By Kahini Iyer Jul. 27, 2018
Indian students rarely ask questions, because in our schools, a “why” is never treated as an innocent question, but an open challenge to the authority of a teacher. We are all expected to be Eklavyas, ready to offer our thumbs to our gurus without doubting them.
have to confess that I was a supremely annoying kid with an insatiable curiosity. I would constantly needle the grown-ups for answers to my never-ending questions – “Why does the moon become smaller every day?”, “Why do boys cut their hair short?”, “How does Santa fit in the chimney?” Everyone – from my hapless parents to my siblings and relatives – were potential victims. When I started school in Toronto, my teachers were the targets.
At eight, I even won an inexplicable award for being the “Most Inquisitive Member” of my Girl Guides troop. It was quite a feat considering the two dozen girls around me spent most of their time aggressively asking, “Are we there yet?” and “When’s lunch?”
Yet, all my pertinent questions paled in comparison to the horror of the generic “Why?” I asked a teacher when I was in Class 9. My family had just moved to Mumbai and I’d joined a school close to home. Our science teacher told us that the chapter on reproductive system would be taught separately to the boys and girls. “But why, miss,” I asked without thinking. I did not get an answer but I earned the school equivalent of fire and fury… by being asked to stand outside the classroom during the science class for the whole week.

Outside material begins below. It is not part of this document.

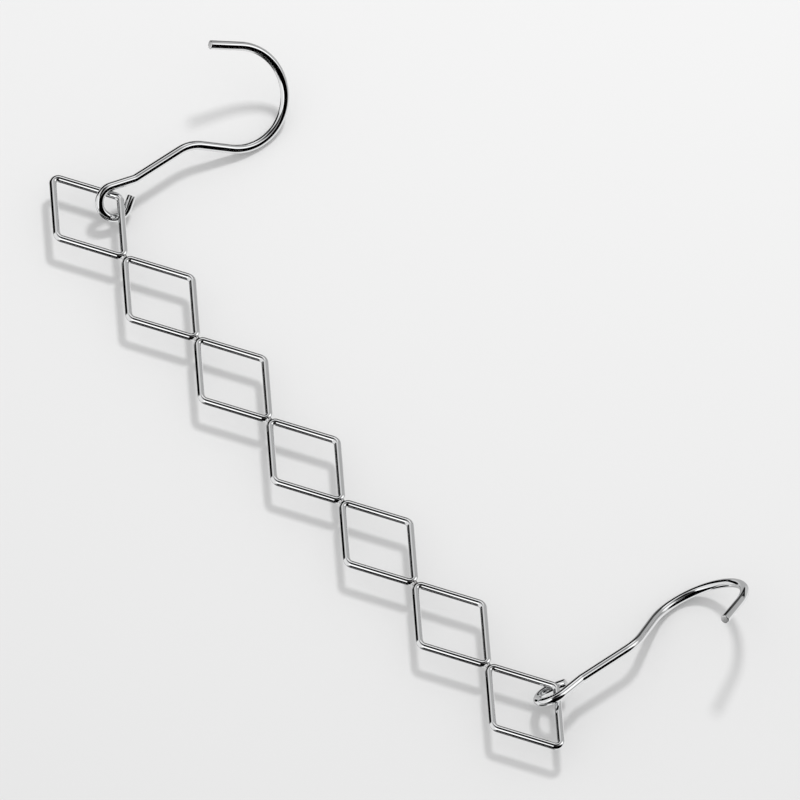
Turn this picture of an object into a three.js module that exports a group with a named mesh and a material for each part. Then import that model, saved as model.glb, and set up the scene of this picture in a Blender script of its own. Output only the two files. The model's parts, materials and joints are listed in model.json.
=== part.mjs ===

After that day, I never asked questions in science class, even if I failed to understand something.
Even if the teachers want to, they can’t afford to answer queries because time is a huge constraint.
While studying in Toronto, my whys were often met with a polite explanation or a “let’s look it up.” New to the Indian education system, it took me some time to learn about its two important commandments: 1) Never question a teacher. 2) Never tell a teacher he/she is in the wrong. That’s what you learn in the 12 formative years of your lives.
In our schools, a “why” is never treated as an innocent query from a child who genuinely does not know better, but an open challenge to the authority of a teacher. Similarly, “I don’t know” rarely features in the dictionaries of Indian teachers. Instead, as any student can attest, the kid who dares to ask this inconvenient question is usually asked to “shut up” and “stop asking stupid questions”. Or on a good day, instructed to consult a textbook. For inside the confines of Indian classrooms, curiosity is a sin.
So, with only a touch of irony, I’m forced to ask: Why? Why are Indian teachers so upset by curious students?
The fault probably lies in our education system. Too often, classes are teeming with over 50 students where a teacher is mandated to cover an eye-watering syllabus thicker than a hardcover of War and Peace. Even if the teachers want to, they can’t afford to answer queries because time is a huge constraint. As a result, students surrender themselves to the joys of rote-learning. Indian teachers might have the job of teaching, but they don’t have the luxury of doing it well. Unlike in western classrooms, where there is less pressure to teach students and more emphasis on imparting knowledge.
On the other hand, our teachers’ aversion to being second-guessed is also an extension of the archaic guru-shishya tradition that we’ve blindly upheld for centuries. It demands that a student completely trust the unquestionable wisdom of their guru. Remember the greatest Indian student ever? (No, not Sidharth Malhotra from Student of the Year.) Arjun’s nemesis Eklavya from the Mahabharata. Eklavya cut off his thumb and handed it to Dronacharya as guru dakshina without questioning him. We are all expected to be Eklavyas.
Somehow, the idea of a student who checks his ego at the door of the classroom has given birth to teachers with inflated egos who can never be in the wrong. These students then grow up to mirror what their teachers have inculcated in them – the stubborn resistance to admitting that you do not have all the answers. And now, it’s a shared Indian mentality. When in doubt, we don’t ask questions – of our parents, of our bosses, of our seniors. And we believe we know it all.
As last year’s IT system breakdown at British Airways highlighted, even our most renowned industries are full of highly skilled workers who, after years of being taught to avoid questions in classrooms, are now ill-equipped to ask for help in their jobs. When the IT glitch caused widespread chaos, many blamed the Indian IT workers who were supposed to be in charge of system maintenance. Foreign IT workers accused their Indian counterparts of not knowing how to troubleshoot issues and downplaying serious issues only because they had no fix for it.
Who among us hasn’t asked for directions from the guy at the tapri, only to find out that his super detailed road map is full of shit and like Jon Snow, he too knows nothing? How often have you dealt with the plumber who insists that, “Hum sab karlenge memsaab, tension mat lo,” right after he’s caused the flood in your bathroom to flow out into your hall? Or gotten mad at that friend who was convinced about frequent public transport being available at a sleepy hill station? Who hasn’t been that person taking things at face value instead of questioning its existence? I know, I have.
It’s no wonder that years of framing “I don’t know” as an admission of incompetence has inevitably taken its toll on our collective ability to find answers. Maybe it’s time to go back and answer all the whys – or at least, begin asking.